▸ Required work: Copy out all lines that carry the word "rigid".

>>>

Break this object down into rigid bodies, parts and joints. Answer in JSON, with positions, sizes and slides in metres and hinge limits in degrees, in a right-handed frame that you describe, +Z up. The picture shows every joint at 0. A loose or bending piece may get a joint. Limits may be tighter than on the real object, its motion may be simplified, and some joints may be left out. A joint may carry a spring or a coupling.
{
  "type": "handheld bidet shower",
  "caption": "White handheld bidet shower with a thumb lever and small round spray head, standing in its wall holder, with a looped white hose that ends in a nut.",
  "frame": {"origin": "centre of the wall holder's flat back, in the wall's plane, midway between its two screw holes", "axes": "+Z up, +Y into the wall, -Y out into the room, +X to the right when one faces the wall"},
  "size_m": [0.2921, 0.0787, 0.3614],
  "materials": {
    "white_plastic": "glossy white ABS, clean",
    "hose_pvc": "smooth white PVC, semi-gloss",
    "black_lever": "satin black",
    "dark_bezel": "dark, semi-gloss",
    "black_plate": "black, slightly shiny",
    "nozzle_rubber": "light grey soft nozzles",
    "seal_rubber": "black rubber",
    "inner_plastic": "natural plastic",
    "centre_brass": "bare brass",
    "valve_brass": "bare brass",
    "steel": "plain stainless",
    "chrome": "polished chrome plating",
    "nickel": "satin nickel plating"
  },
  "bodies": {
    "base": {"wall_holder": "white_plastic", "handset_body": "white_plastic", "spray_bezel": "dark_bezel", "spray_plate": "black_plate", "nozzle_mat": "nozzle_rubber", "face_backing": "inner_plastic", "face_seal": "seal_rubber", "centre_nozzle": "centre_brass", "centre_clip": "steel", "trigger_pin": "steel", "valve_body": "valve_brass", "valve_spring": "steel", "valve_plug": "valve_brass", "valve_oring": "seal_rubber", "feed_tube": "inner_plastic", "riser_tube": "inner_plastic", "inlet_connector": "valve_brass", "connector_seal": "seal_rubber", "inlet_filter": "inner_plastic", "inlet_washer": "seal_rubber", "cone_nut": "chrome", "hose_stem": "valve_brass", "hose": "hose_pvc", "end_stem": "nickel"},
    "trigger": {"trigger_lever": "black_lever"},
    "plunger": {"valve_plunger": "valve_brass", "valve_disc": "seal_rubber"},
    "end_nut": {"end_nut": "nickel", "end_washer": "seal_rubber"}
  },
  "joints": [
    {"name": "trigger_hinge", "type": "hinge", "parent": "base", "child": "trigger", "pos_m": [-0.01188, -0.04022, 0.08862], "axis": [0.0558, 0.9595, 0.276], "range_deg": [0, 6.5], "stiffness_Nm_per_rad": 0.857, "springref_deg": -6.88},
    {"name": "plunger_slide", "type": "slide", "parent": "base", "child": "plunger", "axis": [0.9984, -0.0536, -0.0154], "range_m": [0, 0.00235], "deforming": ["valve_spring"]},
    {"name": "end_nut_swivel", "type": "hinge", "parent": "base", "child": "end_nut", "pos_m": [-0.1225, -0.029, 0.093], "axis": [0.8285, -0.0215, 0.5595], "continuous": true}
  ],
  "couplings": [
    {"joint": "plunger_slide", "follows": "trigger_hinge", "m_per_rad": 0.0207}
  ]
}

<<<
>>>

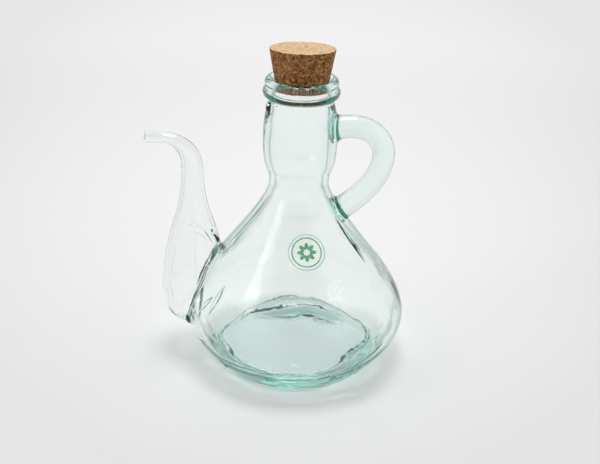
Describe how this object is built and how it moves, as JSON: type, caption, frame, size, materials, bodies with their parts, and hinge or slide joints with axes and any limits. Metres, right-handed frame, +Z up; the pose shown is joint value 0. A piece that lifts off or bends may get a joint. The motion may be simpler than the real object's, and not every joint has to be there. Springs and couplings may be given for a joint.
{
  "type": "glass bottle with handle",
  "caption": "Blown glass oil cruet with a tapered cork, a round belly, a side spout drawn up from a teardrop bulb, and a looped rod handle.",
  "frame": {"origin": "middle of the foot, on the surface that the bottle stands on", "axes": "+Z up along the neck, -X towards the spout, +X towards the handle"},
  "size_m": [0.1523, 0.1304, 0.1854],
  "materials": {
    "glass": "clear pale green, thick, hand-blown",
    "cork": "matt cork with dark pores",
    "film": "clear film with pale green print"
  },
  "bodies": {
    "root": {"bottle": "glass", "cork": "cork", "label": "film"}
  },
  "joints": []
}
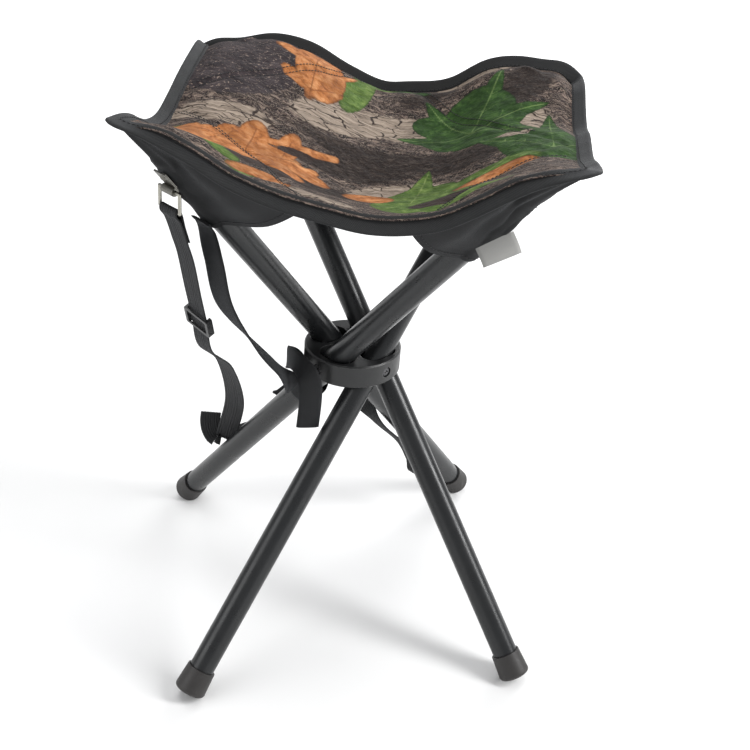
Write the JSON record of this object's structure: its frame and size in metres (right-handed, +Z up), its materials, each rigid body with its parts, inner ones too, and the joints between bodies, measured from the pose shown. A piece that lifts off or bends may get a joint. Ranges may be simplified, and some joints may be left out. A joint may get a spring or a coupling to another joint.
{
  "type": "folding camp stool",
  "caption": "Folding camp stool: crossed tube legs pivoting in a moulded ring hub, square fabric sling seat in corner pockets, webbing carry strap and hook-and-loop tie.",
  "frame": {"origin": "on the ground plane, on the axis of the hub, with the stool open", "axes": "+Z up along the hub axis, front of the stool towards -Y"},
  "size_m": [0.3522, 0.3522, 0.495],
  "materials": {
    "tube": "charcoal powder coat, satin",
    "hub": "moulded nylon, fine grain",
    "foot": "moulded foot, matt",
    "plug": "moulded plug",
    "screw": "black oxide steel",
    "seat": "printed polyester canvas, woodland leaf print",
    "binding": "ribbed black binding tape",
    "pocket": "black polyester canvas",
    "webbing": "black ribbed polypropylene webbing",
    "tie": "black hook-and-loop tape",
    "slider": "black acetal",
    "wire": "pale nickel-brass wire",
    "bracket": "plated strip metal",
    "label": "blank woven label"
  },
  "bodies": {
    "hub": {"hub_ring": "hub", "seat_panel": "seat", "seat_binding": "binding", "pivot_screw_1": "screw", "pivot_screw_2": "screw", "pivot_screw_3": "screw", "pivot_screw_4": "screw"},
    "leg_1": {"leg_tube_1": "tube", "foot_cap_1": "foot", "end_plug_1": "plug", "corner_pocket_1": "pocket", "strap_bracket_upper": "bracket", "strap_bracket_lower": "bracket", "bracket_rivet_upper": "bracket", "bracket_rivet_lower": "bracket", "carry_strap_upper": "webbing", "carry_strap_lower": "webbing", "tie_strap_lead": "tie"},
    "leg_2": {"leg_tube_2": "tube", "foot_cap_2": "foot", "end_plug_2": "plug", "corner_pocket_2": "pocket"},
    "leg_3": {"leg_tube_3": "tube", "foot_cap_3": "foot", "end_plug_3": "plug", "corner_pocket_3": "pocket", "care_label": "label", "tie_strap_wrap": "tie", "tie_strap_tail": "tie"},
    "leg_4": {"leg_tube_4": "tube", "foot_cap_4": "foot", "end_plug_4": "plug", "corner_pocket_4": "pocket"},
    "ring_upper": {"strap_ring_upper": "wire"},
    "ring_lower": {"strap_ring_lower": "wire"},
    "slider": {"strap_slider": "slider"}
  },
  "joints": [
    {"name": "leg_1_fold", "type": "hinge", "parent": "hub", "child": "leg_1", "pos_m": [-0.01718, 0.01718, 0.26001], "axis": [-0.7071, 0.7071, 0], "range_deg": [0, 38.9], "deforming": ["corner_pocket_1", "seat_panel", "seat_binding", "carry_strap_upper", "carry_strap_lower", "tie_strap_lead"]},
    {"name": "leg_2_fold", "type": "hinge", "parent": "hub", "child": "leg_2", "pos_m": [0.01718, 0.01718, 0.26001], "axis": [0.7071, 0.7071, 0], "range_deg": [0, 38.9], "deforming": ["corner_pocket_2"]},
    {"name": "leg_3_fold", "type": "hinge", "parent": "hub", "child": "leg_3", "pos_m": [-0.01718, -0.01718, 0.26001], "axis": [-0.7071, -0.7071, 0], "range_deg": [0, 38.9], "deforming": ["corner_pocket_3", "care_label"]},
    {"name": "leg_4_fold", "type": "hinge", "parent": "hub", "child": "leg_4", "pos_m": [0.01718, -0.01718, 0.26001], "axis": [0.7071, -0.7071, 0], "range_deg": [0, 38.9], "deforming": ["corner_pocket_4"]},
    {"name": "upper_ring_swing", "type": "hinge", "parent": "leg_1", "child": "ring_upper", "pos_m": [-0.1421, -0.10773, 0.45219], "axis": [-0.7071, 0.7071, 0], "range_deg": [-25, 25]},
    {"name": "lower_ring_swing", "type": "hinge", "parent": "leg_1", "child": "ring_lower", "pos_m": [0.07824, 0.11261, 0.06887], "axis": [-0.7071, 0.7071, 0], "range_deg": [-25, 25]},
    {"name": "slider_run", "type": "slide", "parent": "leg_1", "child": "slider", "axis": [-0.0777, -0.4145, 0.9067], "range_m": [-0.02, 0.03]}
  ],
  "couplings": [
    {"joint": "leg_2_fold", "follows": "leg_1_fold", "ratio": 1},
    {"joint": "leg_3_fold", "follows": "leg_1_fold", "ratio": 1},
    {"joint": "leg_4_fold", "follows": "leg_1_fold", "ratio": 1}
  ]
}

<<<
>>>

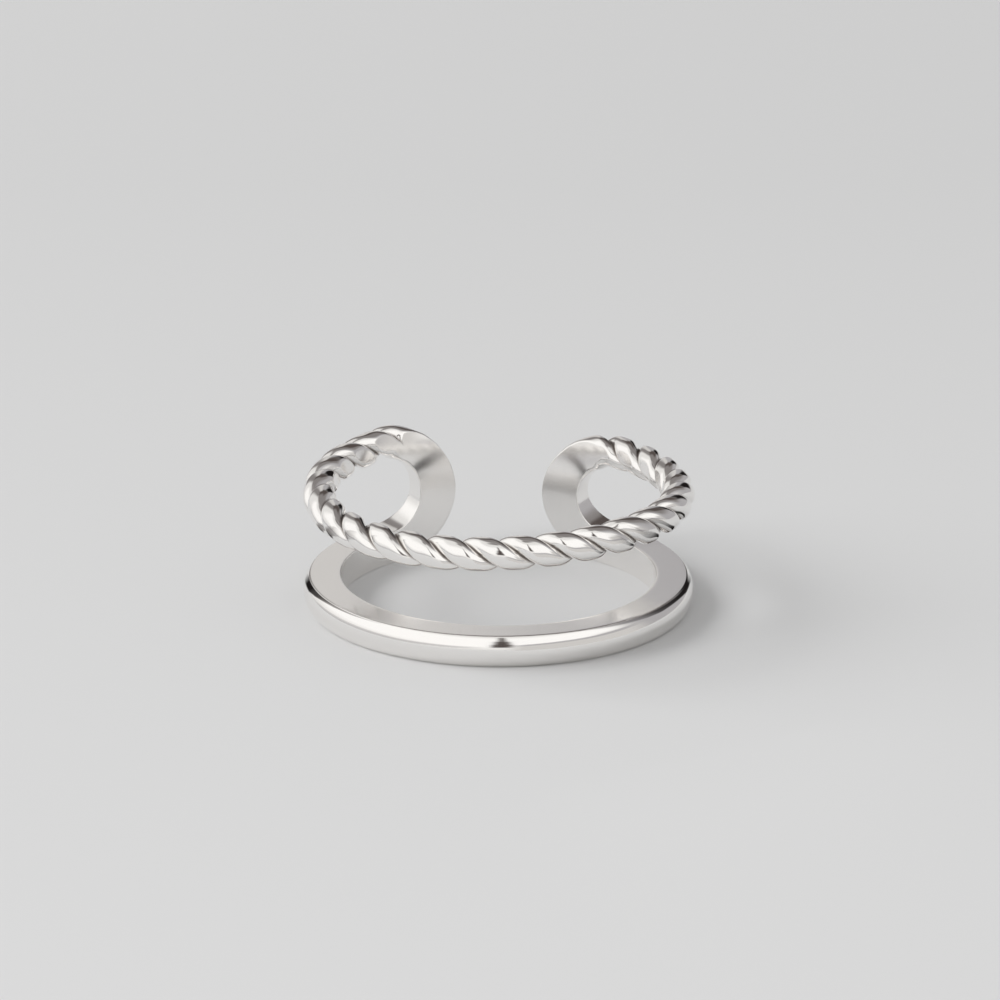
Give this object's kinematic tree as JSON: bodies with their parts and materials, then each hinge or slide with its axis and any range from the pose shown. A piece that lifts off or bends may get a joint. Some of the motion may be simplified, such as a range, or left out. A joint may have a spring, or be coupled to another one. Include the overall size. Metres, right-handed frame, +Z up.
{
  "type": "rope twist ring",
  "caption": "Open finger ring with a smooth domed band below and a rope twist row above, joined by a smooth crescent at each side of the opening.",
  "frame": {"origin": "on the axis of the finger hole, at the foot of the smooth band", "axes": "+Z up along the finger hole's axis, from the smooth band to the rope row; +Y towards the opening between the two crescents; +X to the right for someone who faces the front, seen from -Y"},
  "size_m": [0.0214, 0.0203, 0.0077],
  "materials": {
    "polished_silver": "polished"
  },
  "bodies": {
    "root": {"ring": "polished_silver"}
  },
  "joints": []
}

<<<

▸ Finished answer:
Break this object down into rigid bodies, parts and joints. Answer in JSON, with positions, sizes and slides in metres and hinge limits in degrees, in a right-handed frame that you describe, +Z up. The picture shows every joint at 0. A loose or bending piece may get a joint. Limits may be tighter than on the real object, its motion may be simplified, and some joints may be left out. A joint may carry a spring or a coupling.
Write the JSON record of this object's structure: its frame and size in metres (right-handed, +Z up), its materials, each rigid body with its parts, inner ones too, and the joints between bodies, measured from the pose shown. A piece that lifts off or bends may get a joint. Ranges may be simplified, and some joints may be left out. A joint may get a spring or a coupling to another joint.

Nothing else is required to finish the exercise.